> [TASK GOAL] Give only the number of lines in the listing below where the string "this" occurs.

> [DATA BLOCK]

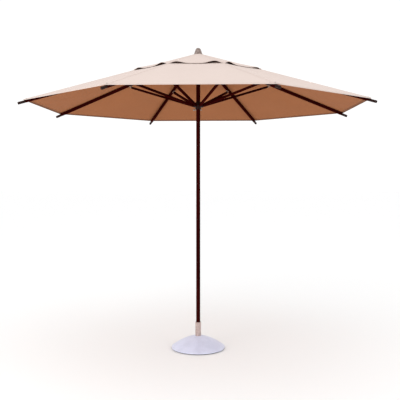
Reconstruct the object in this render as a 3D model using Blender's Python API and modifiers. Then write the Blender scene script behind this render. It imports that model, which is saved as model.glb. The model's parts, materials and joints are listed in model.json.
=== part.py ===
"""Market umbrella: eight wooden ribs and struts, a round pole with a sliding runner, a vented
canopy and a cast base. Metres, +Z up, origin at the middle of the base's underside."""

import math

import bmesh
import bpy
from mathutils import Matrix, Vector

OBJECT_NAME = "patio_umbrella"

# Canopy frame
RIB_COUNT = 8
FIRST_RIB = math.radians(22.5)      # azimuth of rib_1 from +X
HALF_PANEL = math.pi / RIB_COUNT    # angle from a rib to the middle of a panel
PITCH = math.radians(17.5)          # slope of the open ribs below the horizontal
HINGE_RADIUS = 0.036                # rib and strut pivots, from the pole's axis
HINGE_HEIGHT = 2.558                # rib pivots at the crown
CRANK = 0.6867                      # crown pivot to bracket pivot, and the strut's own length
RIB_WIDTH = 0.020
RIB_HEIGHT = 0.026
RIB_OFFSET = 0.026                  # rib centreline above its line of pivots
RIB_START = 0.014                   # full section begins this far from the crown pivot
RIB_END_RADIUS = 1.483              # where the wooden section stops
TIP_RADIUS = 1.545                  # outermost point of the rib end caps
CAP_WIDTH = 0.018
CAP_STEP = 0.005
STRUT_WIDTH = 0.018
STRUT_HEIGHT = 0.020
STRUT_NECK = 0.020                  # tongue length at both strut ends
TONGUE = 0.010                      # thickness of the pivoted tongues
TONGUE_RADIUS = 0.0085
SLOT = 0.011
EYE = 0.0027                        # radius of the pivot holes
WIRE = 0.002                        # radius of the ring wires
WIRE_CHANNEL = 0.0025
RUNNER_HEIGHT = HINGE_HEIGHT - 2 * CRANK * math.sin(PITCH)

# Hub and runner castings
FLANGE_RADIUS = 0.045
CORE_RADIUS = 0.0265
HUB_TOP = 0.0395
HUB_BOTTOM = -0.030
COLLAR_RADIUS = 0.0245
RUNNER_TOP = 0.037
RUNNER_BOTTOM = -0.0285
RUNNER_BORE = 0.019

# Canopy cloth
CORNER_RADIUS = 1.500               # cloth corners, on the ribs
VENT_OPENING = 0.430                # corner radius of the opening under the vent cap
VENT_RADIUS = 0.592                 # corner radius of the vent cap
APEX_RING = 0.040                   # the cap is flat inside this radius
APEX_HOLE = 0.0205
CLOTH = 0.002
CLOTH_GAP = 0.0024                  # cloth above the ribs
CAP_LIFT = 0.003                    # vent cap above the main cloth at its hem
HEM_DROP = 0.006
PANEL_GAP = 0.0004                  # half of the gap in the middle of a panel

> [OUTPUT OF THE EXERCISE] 3